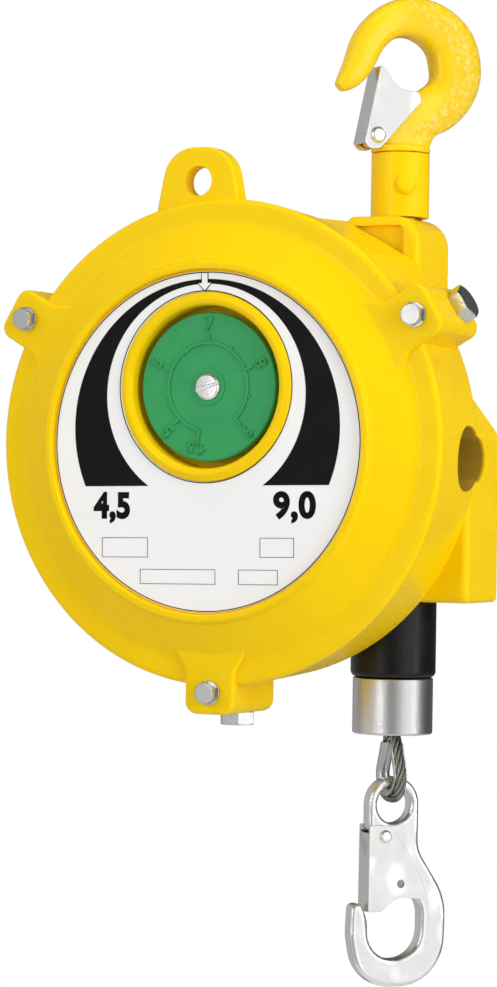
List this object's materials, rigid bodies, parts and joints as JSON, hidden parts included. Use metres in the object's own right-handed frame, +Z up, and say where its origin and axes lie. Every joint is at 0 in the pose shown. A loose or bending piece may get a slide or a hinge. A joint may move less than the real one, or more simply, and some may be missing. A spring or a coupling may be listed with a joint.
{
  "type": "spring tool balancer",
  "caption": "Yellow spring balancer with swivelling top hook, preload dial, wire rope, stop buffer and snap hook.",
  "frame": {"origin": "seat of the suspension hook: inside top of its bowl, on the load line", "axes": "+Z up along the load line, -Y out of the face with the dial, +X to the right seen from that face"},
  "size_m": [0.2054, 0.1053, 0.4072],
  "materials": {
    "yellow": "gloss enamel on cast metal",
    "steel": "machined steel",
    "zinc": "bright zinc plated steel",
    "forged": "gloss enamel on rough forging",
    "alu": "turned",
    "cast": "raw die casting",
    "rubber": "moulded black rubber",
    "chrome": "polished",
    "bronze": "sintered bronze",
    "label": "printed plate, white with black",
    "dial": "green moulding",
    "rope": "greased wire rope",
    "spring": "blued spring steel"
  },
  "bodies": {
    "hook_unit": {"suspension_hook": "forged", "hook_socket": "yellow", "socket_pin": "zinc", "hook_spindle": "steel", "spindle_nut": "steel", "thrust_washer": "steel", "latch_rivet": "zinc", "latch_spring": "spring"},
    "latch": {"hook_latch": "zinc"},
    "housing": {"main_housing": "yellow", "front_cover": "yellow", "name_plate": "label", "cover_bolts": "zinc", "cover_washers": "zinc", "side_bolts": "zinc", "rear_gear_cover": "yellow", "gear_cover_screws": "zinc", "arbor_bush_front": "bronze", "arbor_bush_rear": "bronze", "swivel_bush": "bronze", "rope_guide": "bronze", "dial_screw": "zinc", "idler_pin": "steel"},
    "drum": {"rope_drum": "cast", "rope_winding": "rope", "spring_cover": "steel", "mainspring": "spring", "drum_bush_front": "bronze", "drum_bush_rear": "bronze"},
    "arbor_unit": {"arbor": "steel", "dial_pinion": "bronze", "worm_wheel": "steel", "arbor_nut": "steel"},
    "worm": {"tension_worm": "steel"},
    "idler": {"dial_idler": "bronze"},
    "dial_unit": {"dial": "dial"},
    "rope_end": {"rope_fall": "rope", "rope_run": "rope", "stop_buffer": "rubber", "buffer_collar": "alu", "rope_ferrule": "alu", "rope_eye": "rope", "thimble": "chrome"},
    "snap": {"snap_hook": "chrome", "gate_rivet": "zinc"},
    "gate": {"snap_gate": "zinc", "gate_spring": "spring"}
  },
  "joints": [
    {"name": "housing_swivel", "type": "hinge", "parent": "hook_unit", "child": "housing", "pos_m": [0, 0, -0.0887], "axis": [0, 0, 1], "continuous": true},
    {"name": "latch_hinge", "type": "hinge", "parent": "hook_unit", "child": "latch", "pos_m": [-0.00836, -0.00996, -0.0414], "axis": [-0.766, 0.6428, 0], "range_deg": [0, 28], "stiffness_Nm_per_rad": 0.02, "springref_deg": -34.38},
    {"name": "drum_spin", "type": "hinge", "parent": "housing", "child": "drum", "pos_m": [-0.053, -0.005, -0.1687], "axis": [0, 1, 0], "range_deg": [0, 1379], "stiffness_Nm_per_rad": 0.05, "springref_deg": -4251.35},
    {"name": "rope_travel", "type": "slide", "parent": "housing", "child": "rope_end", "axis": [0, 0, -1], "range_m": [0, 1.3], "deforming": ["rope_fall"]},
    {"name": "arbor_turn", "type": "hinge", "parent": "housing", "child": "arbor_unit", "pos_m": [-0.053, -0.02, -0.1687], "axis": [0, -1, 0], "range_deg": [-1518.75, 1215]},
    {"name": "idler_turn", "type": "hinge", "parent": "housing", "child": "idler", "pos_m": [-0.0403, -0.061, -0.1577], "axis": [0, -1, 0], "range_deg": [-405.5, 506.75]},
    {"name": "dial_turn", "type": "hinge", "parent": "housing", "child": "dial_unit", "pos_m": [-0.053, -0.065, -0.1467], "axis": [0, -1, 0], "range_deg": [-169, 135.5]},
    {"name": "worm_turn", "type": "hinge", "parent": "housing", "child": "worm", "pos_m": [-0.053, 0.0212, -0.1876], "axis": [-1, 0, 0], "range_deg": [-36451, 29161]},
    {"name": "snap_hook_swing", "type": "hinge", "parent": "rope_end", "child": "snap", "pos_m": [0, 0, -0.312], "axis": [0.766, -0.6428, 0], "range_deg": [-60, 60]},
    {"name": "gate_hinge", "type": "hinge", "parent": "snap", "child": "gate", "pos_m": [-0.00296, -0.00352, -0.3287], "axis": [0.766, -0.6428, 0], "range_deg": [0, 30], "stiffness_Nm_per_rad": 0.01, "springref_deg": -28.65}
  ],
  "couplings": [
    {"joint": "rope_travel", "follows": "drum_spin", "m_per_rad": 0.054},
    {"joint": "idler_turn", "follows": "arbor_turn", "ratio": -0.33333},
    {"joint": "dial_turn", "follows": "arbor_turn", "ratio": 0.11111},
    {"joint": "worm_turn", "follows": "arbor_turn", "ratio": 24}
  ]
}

EXERCISE INSTRUCTIONS –
Write the data from above out again, exactly.

ANSWER BELOW –
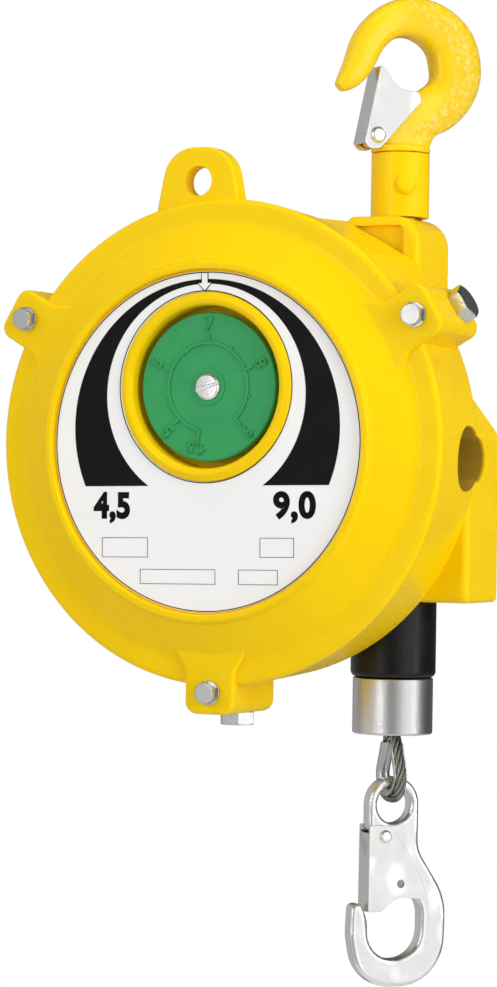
List this object's materials, rigid bodies, parts and joints as JSON, hidden parts included. Use metres in the object's own right-handed frame, +Z up, and say where its origin and axes lie. Every joint is at 0 in the pose shown. A loose or bending piece may get a slide or a hinge. A joint may move less than the real one, or more simply, and some may be missing. A spring or a coupling may be listed with a joint.
{
  "type": "spring tool balancer",
  "caption": "Yellow spring balancer with swivelling top hook, preload dial, wire rope, stop buffer and snap hook.",
  "frame": {"origin": "seat of the suspension hook: inside top of its bowl, on the load line", "axes": "+Z up along the load line, -Y out of the face with the dial, +X to the right seen from that face"},
  "size_m": [0.2054, 0.1053, 0.4072],
  "materials": {
    "yellow": "gloss enamel on cast metal",
    "steel": "machined steel",
    "zinc": "bright zinc plated steel",
    "forged": "gloss enamel on rough forging",
    "alu": "turned",
    "cast": "raw die casting",
    "rubber": "moulded black rubber",
    "chrome": "polished",
    "bronze": "sintered bronze",
    "label": "printed plate, white with black",
    "dial": "green moulding",
    "rope": "greased wire rope",
    "spring": "blued spring steel"
  },
  "bodies": {
    "hook_unit": {"suspension_hook": "forged", "hook_socket": "yellow", "socket_pin": "zinc", "hook_spindle": "steel", "spindle_nut": "steel", "thrust_washer": "steel", "latch_rivet": "zinc", "latch_spring": "spring"},
    "latch": {"hook_latch": "zinc"},
    "housing": {"main_housing": "yellow", "front_cover": "yellow", "name_plate": "label", "cover_bolts": "zinc", "cover_washers": "zinc", "side_bolts": "zinc", "rear_gear_cover": "yellow", "gear_cover_screws": "zinc", "arbor_bush_front": "bronze", "arbor_bush_rear": "bronze", "swivel_bush": "bronze", "rope_guide": "bronze", "dial_screw": "zinc", "idler_pin": "steel"},
    "drum": {"rope_drum": "cast", "rope_winding": "rope", "spring_cover": "steel", "mainspring": "spring", "drum_bush_front": "bronze", "drum_bush_rear": "bronze"},
    "arbor_unit": {"arbor": "steel", "dial_pinion": "bronze", "worm_wheel": "steel", "arbor_nut": "steel"},
    "worm": {"tension_worm": "steel"},
    "idler": {"dial_idler": "bronze"},
    "dial_unit": {"dial": "dial"},
    "rope_end": {"rope_fall": "rope", "rope_run": "rope", "stop_buffer": "rubber", "buffer_collar": "alu", "rope_ferrule": "alu", "rope_eye": "rope", "thimble": "chrome"},
    "snap": {"snap_hook": "chrome", "gate_rivet": "zinc"},
    "gate": {"snap_gate": "zinc", "gate_spring": "spring"}
  },
  "joints": [
    {"name": "housing_swivel", "type": "hinge", "parent": "hook_unit", "child": "housing", "pos_m": [0, 0, -0.0887], "axis": [0, 0, 1], "continuous": true},
    {"name": "latch_hinge", "type": "hinge", "parent": "hook_unit", "child": "latch", "pos_m": [-0.00836, -0.00996, -0.0414], "axis": [-0.766, 0.6428, 0], "range_deg": [0, 28], "stiffness_Nm_per_rad": 0.02, "springref_deg": -34.38},
    {"name": "drum_spin", "type": "hinge", "parent": "housing", "child": "drum", "pos_m": [-0.053, -0.005, -0.1687], "axis": [0, 1, 0], "range_deg": [0, 1379], "stiffness_Nm_per_rad": 0.05, "springref_deg": -4251.35},
    {"name": "rope_travel", "type": "slide", "parent": "housing", "child": "rope_end", "axis": [0, 0, -1], "range_m": [0, 1.3], "deforming": ["rope_fall"]},
    {"name": "arbor_turn", "type": "hinge", "parent": "housing", "child": "arbor_unit", "pos_m": [-0.053, -0.02, -0.1687], "axis": [0, -1, 0], "range_deg": [-1518.75, 1215]},
    {"name": "idler_turn", "type": "hinge", "parent": "housing", "child": "idler", "pos_m": [-0.0403, -0.061, -0.1577], "axis": [0, -1, 0], "range_deg": [-405.5, 506.75]},
    {"name": "dial_turn", "type": "hinge", "parent": "housing", "child": "dial_unit", "pos_m": [-0.053, -0.065, -0.1467], "axis": [0, -1, 0], "range_deg": [-169, 135.5]},
    {"name": "worm_turn", "type": "hinge", "parent": "housing", "child": "worm", "pos_m": [-0.053, 0.0212, -0.1876], "axis": [-1, 0, 0], "range_deg": [-36451, 29161]},
    {"name": "snap_hook_swing", "type": "hinge", "parent": "rope_end", "child": "snap", "pos_m": [0, 0, -0.312], "axis": [0.766, -0.6428, 0], "range_deg": [-60, 60]},
    {"name": "gate_hinge", "type": "hinge", "parent": "snap", "child": "gate", "pos_m": [-0.00296, -0.00352, -0.3287], "axis": [0.766, -0.6428, 0], "range_deg": [0, 30], "stiffness_Nm_per_rad": 0.01, "springref_deg": -28.65}
  ],
  "couplings": [
    {"joint": "rope_travel", "follows": "drum_spin", "m_per_rad": 0.054},
    {"joint": "idler_turn", "follows": "arbor_turn", "ratio": -0.33333},
    {"joint": "dial_turn", "follows": "arbor_turn", "ratio": 0.11111},
    {"joint": "worm_turn", "follows": "arbor_turn", "ratio": 24}
  ]
}